Subsequently, the Six Day War in 1967 inflicted a severe blow on the Soviet Union’s weaponry and prestige. It then developed a more militant policy to regain and enlarge its influence in the Middle East. It was based on a near-total backing of the Palestinian Liberation Organization. Initially, this approach went well. Then came major setbacks, including the expulsion of Soviet advisers from Egypt, the Israeli-Egyptian disengagement negotiations of November 1973 and the Israeli-Syrian disengagement agreement of May 1974 with the active involvement of the United States. This apparently led to a Soviet-PLO plan to bring about Israel’s expulsion from the United Nations, with the PLO taking its place.ii

On 22 November 1974, the PLO obtained UN Observer status as a national liberation movement. In August 1975, the Organization of African Unity explicitly referred to depriving Israel of ‘its status as member.’ At the UN General Assembly on 1 October 1975, Ugandan dictator Idi Amin called ‘for the expulsion of Israel from the United Nations and the extinction of Israel as a state.’iii

In July 1975, the Soviet Union and the PLO succeeded in having Zionism explicitly condemned at the UN International Women’s Year conference in Mexico City, which stressed in its final declaration that ‘Peace requires the elimination of colonialism, neocolonialism, foreign occupation, Zionism, apartheid and racial discrimination in all its forms.’iv In August 1975, the Organization of African Unity in Kampala stated that ‘the racist regime in occupied Palestine and the racist regime in Zimbabwe and South Africa have a common imperialist origin…organically linked in their policy aimed at repression of the dignity and integrity of the human being’; while the Non-Aligned conference in Lima ‘severely condemned Zionism as a threat to world peace.’

Western and above all American opposition to Israel’s expulsion or suspension, notably an American warning that such a move would force the United States to reassess its UN membership,v thwarted the initiative. It however, increased the eagerness to advance as a substitute the condemnation of Zionism as racism. This was formally achieved first within the framework of the Third Committee of the General Assembly on 16 October 1975, and then on 10 November 1975 by the UN General Assembly plenary with Resolution 3379 (XXX), which ‘Determines that Zionism is a form of racism and racial discrimination.’ The Soviet-Arab coalition won by 72-35 with two abstentions.

During 1976-1984, the ‘Zionism is racism’ resolution was reiterated time and again, sometimes by even larger majorities.

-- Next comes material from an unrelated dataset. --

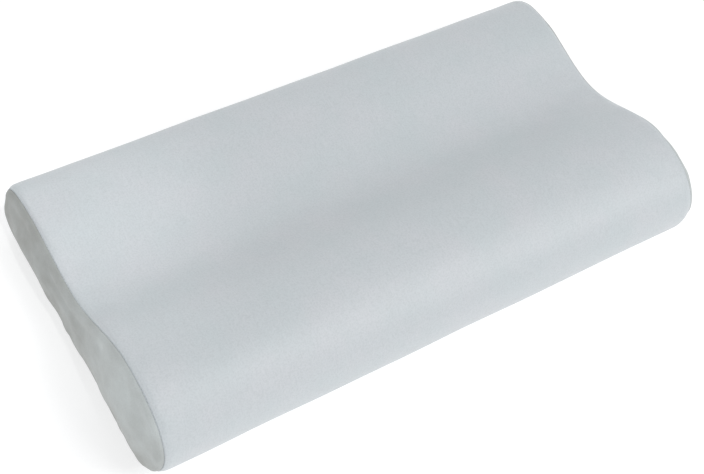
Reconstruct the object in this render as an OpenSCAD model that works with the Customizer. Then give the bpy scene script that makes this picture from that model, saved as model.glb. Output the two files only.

Even more far- reaching motions were adopted in other UN bodies. Zionism began to assume ‘mythical proportions in international discourse as a global cause of most world problems.’ This trend also substantially penetrated Western circles, especially universities.

The Israeli and Jewish world viewed the resolution with disdain. For a long time there were no Israeli attempts to act for the resolution’s revocation. This nonsensical position was maintained for almost a decade. Only then it was acknowledged by official Israel, that the resolution needed to be fought directly and not as another expression of anti-Semitism. From the time Israel woke up, it would take more than five years to overturn ‘Zionism is racism.’

This repeal was finally achieved not only thanks to the end of the Cold War, but first and foremost because the United States took the lead and invested massively in the revocation endeavor, in spite of manifest reluctance and feet dragging by the State Department, which was substantially overcome due to Senator Daniel Moynihan banging on the table. President George H. W. Bush gave ‘unprecedented instructions to all his ambassadors [to warn] countries that failure to vote for revoking the resolution could affect their ties with the US.’vi Finally, the draft resolution for repeal was sponsored by eighty-six states and passed by 111-25 with thirteen abstentions on 16 December 1991.”

1 Yohanan Manor, To Right a Wrong: The Revocation of the UN General Assembly Resolution 3379 Defaming Zionism, (New York: Shengold, 1997).

i “Haseif leginui Haantishemiut Behatzaat Haamana Lebeur Kol Tsurot Haaflaia Hagizit” (The Paragraph to Condemn Anti-Semitism in the Draft Convention to Eradicate All Forms of Racial Discrimination), top-secret report by Meir Rosenne, New York, 25 October 1965, p. 1, CZA (Central Zionist Archives) S110/12. [Hebrew]

ii Senator Daniel Patrick Moynihan noted that the Soviet side had not yet been properly researched and recommended scholarly investigation “to discover and reveal the origins and the motivations of the lie.” See Daniel Patrick Moynihan, “Z=R, Plus 9,” address to the study day “Refuting the Zionism Is Racism Equation,” President’s Residence, Jerusalem, 11 November 1984, p. 3, CZA/S110/40.

iii Plenary Meetings, Official Records of the General Assembly, Thirtieth Session.

iv Final Declaration of the “Conference on the Equality of Women and Their Contribution to Development and Peace,” Mexico City, 2 July 1975.

v S.J. (Senate Joint) Resolution 98,adopted on 18 July 1975.

vi William Harrop, the U.S. ambassador to Israel, disclosed the existence of these unprecedented instructions. Jerusalem Post, 29 July 1991.